I have to confess that Twombly’s comedy has most often in the past left me cold. (It seems awkward to say this, but the high pathos and irreverence of his life’s work seems to leave no room for obituary flannel.) I know the paintings by him at Dulwich that strike me as successes, and they are rather few. Primavera is one, especially extracted from its slightly overbearing series. Its combination of savage stroke-play and fruit-juice colour hits home. The Second Part of the Return from Parnassus is another. Aesthetic intensity in Twombly, to state the obvious, is bound up with haphazardness – the search for a moment at which the mind’s faltering, inattentiveness and whimsicality happen on a new order of things. One that escapes, so the painter hopes, from the normal post-Miró play of deskilling and encounters the silliness of the world. Of the world, not of painting. This seems to me Twombly’s vision of Arcadia: a condition very close to acedia, granted, but where the scruffiness and inconsequentiality of the mark-making seems to hum with the laziness of art, as opposed to the aleatory or the uncentred or the il n’y a pas de hors-texte – or any such big idea. Modesty like this is difficult: too much of the time in Twombly the big ideas – as stale as they are impeccable – seem to me in charge.

Cy Twombly’s ‘The Second Part of the Return from Parnassus’
Cy Twombly’s ‘The Second Part of the Return from Parnassus’

My test of true, generative haphazardness, here as elsewhere, is whether the picture’s handwriting does anything to the normal art-ness of picture space: to the kind of entry into an alternative world the picture offers, and the intimation of that world’s shape, proximity and being-apart-from-us. Normal modern-art-space is unbounded and ungrounded, and once upon a time those qualities may have had some life – some danger – in them. Not any more: the shallows have become a paddling pool. It is as if viewers now go to visual art for reassurance about the endlessness (the harmlessness) of the ‘virtual’, as once they went to it for a model of totality. The best I can do here is invite the visitor to Dulwich to look at Herodiad (1960) and compare it to Return from Parnassus (1961). I see winsome infinity in the former: perfectly genial, yet for me having nothing to do with the hard deathliness of its Mallarmé source. In Parnassus, by contrast, a true closeness and matter-of-factness of everything, nudging and spoiling the picture plane, do register, I feel, as the proximity – the embarrassment – of bodies. This is one of the few Twomblies where, for me, the sticky-sweet eroticism, all little cocks and bums and glops of semen, ends up driving the language towards a new apprehension of the scene. (Return from Parnassus, by the way, stems from a 17th-century mock-classical poem – Twombly was a great reader – about lads reeling home from a night on the town.)

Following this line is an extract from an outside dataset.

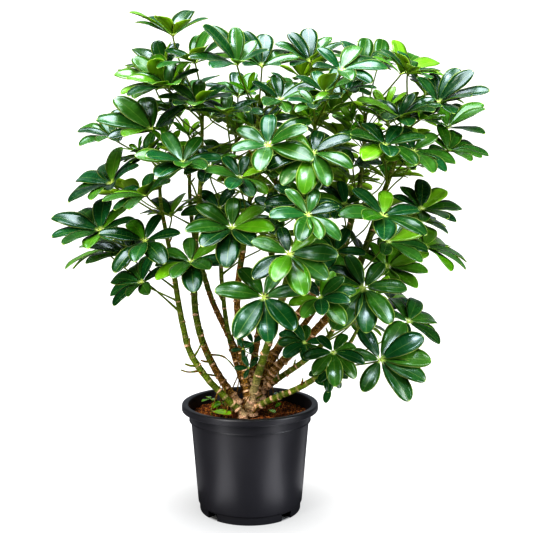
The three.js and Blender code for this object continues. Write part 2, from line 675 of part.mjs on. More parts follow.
// Inside of the pot, from the floor up to the mouth, as [radius, height].
const INSIDE = [
  [FOOT_RADIUS - WALL, FLOOR_TOP_Z],
  [BODY_FOOT_RADIUS - WALL, FOOT_HEIGHT + WALL],
  [BODY_TOP_RADIUS - WALL, BAND_FOOT_Z - 1],
  [BAND_RADIUS - WALL, BAND_FOOT_Z + WALL],
];

function makePot() {
  const outside = [
    [0, 0],
    [MIDDLE_PAD_RADIUS, 0],
    [MIDDLE_PAD_RADIUS + CHANNEL_Z, CHANNEL_Z],
    [FOOT_RADIUS - FOOT_RING - CHANNEL_Z, CHANNEL_Z],
    [FOOT_RADIUS - FOOT_RING, 0],
    [FOOT_RADIUS, 0],
    [FOOT_RADIUS + 0.8, FOOT_HEIGHT - 1],
    [BODY_FOOT_RADIUS, FOOT_HEIGHT],
    [BODY_TOP_RADIUS, BAND_FOOT_Z - 1],
    [BAND_RADIUS, BAND_FOOT_Z],
    [BAND_RADIUS + 1, RIM_UNDERSIDE_Z],
    [RIM_RADIUS - RIM_ROUNDING, RIM_UNDERSIDE_Z],
    [RIM_RADIUS, RIM_UNDERSIDE_Z + RIM_ROUNDING],
    [RIM_RADIUS, POT_HEIGHT - RIM_ROUNDING],
    [RIM_RADIUS - RIM_ROUNDING, POT_HEIGHT],
    [MOUTH_RADIUS, POT_HEIGHT],
  ];
  let pot = turned([...outside, ...INSIDE.toReversed(), [0, FLOOR_TOP_Z]]);
  for (let i = 0; i < NOTCHES; i++) {
    const notch = new THREE.BoxGeometry(FOOT_RADIUS * 0.4, NOTCH_WIDTH, 2 * NOTCH_HEIGHT);
    notch.translate(FOOT_RADIUS, 0, 0).rotateZ(((i + 0.5) * 2 * Math.PI) / NOTCHES);
    pot = pot.subtract(solidOf(notch));
  }
  return pot;
}

// The mix fills the pot to its surface, and has a plain hole for each thing that grows in it.
function makeMix(holes) {
  const wallRadius = BAND_RADIUS - WALL - 2 * GAP;
  const inside = INSIDE.filter((_, i) => i !== 1).map(([r, z]) => [r - 2 * GAP, z + GAP]);
  const surface = [1, 0.55].map((share) =>
    [wallRadius * share, MIX_EDGE_Z + (MIX_MIDDLE_Z - MIX_EDGE_Z) * (1 - share * share)]);
  const outline = [[0, FLOOR_TOP_Z + GAP], ...inside, ...surface, [0, MIX_MIDDLE_Z]];
  const lathe = new THREE.LatheGeometry(outline.map(([r, z]) => new THREE.Vector2(r, z)), POT_SIDES);
  lathe.rotateX(Math.PI / 2);
  const corners = lathe.getAttribute("position");
  for (let i = 0; i < corners.count; i++) {
    const [x, y, z] = [corners.getX(i), corners.getY(i), corners.getZ(i)];
    if (z < MIX_EDGE_Z - 1) continue;
    corners.setZ(i, z + MIX_LUMP * Math.sin(0.11 * x + 1.3) * Math.cos(0.13 * y - 0.4));
  }
  return holes.reduce((mix, hole) => mix.subtract(hole), solidOf(lathe));
}

// ---------------------------------------------------------------- the plant

const stems = STEMS.map(routeOf);
for (const stem of stems) {
  const shares = [...ringShares(stem, false), ...ringShares(stem, true)];
  const points = shares.map((share) => stem.route.getPointAt(share));
  rods.push(...rodsAlong(points, shares.map(stem.radiusAt), stem.name));
}

// Every stem's own leaves first, then the ones that fill the room left over.
for (const stem of stems)
  stem.leaves = stem.leaves.map(([across, down, depth, length, count]) =>
    poseLeaf(place([across, down, depth]), length, count));
const hubs = stems.flatMap((stem) => stem.leaves.map(({ hub }) => hub));
for (const stem of stems)
  for (let i = 0; i < stem.more; i++) {
    const hub = freeHub(stem.shootAt, i, stem.more, hubs);
    if (!hub) continue;
    hubs.push(hub);
    stem.leaves.push(poseLeaf(hub, 70 + 16 * draw(), 5));
  }

// All petioles before all blades, so that a blade can keep clear of every one of them.
for (const stem of stems) {
  const taken = [];
  for (const leaf of stem.leaves) {
    const { at, share } = attach(leaf, stem.shootAt, taken);
    growPetiole(leaf, at, stem.route.getTangentAt(stem.shootShare(share)), stem.name);
  }
}
for (const stem of stems)
  for (const leaf of stem.leaves) leaf.leaflets = growBlades(leaf);

const group = new THREE.Group();
const trunks = new Map();
const holes = [];
for (const stem of stems) {
  const wood = stemTube(stem, false);
  const trunk = stem.branchOf ?? stem.name;
  trunks.set(trunk, trunks.has(trunk) ? trunks.get(trunk).add(wood) : wood);
  if (!stem.branchOf) holes.push(stemTube(stem, false, 2 * GAP));
  let shoot = stemTube(stem, true);
  for (const leaf of stem.leaves.filter(({ leaflets }) => leaflets.length >= FEWEST_LEAFLETS))
    shoot = shoot.add(leafSolid(leaf));
  group.add(meshOf("shoot_" + stem.name, shoot, LEAF));
}
for (const [name, body] of trunks) group.add(meshOf("trunk_" + name, body, BARK));

for (const { name, root, leaves } of SEEDLINGS) {
  const top = place(root);
  const foot = top.clone().setZ(MIX_MIDDLE_Z - SEEDLING_DEPTH);
  const stalk = (proud) =>
    tube([foot, top].map((at) => ring(at, UP, SEEDLING_STEM_RADIUS + proud, SHOOT_SIDES, RING_SIDE)));
  let seedling = stalk(0);
  for (const [across, down, depth, length, count] of leaves) {
    const leaf = poseLeaf(place([across, down, depth]), length, count, 0.5);
    leaf.normal.copy(UP);
    growPetiole(leaf, top.clone().addScaledVector(UP, -1), UP, name);
    leaf.leaflets = growBlades(leaf);
    if (leaf.leaflets.length >= FEWEST_LEAFLETS) seedling = seedling.add(leafSolid(leaf));
  }
  holes.push(stalk(2 * GAP));
  group.add(meshOf(name, seedling, YOUNG_LEAF));
}
group.add(meshOf("pot", makePot(), POT_PLASTIC));
group.add(meshOf("potting_mix", makeMix(holes), POTTING_MIX));

export default group;
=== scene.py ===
"""A potted umbrella plant: its looks, built round its solids, which give every place and size.

The pot, the mix, the woody stems, the leafy shoots and the seedlings each have an operator of their
own, and so has the pale stage that they are shown on. Lengths are in metres.
"""

import itertools
import json
import math
import random
from collections import namedtuple
from functools import partial

import bmesh
import bpy
import numpy as np
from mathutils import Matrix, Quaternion, Vector
from mathutils.bvhtree import BVHTree

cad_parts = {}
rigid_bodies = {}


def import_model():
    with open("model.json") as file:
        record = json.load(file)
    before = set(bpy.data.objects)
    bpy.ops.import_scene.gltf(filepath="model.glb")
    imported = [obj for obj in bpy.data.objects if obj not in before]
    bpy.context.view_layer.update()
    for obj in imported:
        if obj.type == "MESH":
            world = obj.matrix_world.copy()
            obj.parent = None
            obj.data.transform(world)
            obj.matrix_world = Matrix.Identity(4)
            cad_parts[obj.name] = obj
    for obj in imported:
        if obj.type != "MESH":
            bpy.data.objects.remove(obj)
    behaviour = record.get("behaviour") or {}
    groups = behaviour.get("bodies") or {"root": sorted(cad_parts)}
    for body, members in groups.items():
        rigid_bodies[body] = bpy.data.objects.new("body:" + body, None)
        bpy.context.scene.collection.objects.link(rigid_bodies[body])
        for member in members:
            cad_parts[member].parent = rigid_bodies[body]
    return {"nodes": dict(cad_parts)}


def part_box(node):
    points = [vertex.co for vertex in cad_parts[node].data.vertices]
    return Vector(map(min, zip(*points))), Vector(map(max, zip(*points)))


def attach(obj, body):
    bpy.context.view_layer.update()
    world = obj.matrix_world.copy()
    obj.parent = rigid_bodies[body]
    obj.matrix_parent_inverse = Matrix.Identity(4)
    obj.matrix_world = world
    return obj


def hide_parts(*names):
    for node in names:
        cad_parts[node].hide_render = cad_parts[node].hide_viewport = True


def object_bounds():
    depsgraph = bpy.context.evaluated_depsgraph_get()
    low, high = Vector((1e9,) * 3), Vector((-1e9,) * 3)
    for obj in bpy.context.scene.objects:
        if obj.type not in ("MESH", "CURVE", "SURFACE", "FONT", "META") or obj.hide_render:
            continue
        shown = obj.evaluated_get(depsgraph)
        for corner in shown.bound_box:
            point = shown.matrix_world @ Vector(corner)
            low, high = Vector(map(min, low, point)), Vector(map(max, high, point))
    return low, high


bl_info = {
    "name": "Potted Umbrella Plant",
    "version": (1, 0, 0),
    "blender": (4, 5, 0),
    "location": "3D Viewport > Sidebar > Umbrella Plant",
    "description": "Dresses the solids of a potted umbrella plant with leaves, bark, mix and pot",
    "category": "Object",
}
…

Haphazardness in Twombly goes along with writing. He has had many literary admirers. His script can be magical: brilliant loopiness modulating into Alzheimerish scrawl. Writing was his way of getting poetry into pictures, which he very much wanted to do – especially poetry filled with elegiac regret. There is a stunning set of quotations from George Seferis (probably a bit garbled) running down the right-hand side of Estate in the show’s last room, copied from Three Secret Poems: ‘Our snow white youth/that is infinite, and yet so brief’. And up above, repeated: ‘say goodbye Catullus to the shores of Asia Minor.’ I think (it’s hard to be sure) that two lines lower down read ‘forever exhausted/forever loving’, though the final word is almost indecipherable, as if overtaken by the exhaustion. All this is a clue to the meaning – the intentionality – of Twombly’s writing, which is always pretending, often irresistibly, to be palsied or childish. The loving and the barely readable seem to go together for him, as well as the loving and the terminally tired. Right at the bottom in Estate the writing gets larger and larger, more and more five-year-old; the final ‘forever’ is enormous, plangent, long drawn out, like a parody of Mahler’s ‘Ewig’ at the end of Das Lied von der Erde. A loving parody, of course.

I greatly admire Twombly’s Arcadian mood: by which I mean his wish to expose himself to the world as it happens, as it impinges on the passive senses. This is modernity’s only utopia. But it is horribly hard to get to – to get back to. All that careful cultivation of negative capability – all Rimbaud’s ‘systematic derangement of the senses’, or Twombly’s systematic dispersal – can so easily turn out to be cultivation, only more so. Poussin, next to Twombly, seems an utter naif. Every painting of his, however learned and overplotted, has a moment in which the world intercepts him and sets him painting for dear life. The sole of the river god’s foot in Arcadia; the crumbling riverbank in The Nurture of Jupiter, and the drowned-white reflection of a cherub’s knee; the astonishing crevices and imperfections in The Triumph of David’s paving (floors in Poussin!); the mud on A Roman Road … But the episodes are ubiquitous. Put a foot in a pair of sandals, just once in the too Parnassian crowd on Apollo and the Muses on Parnassus, and Poussin cannot help himself getting sidetracked by the pressure of a set of toes. The sidetrack is the road. I know that Twombly would have given his eye teeth to have the world crop up in his painting as it does all the time in Poussin. But no artist was more aware of – more honest about – his belatedness. Tacita Dean has this right. Say goodbye, Catullus.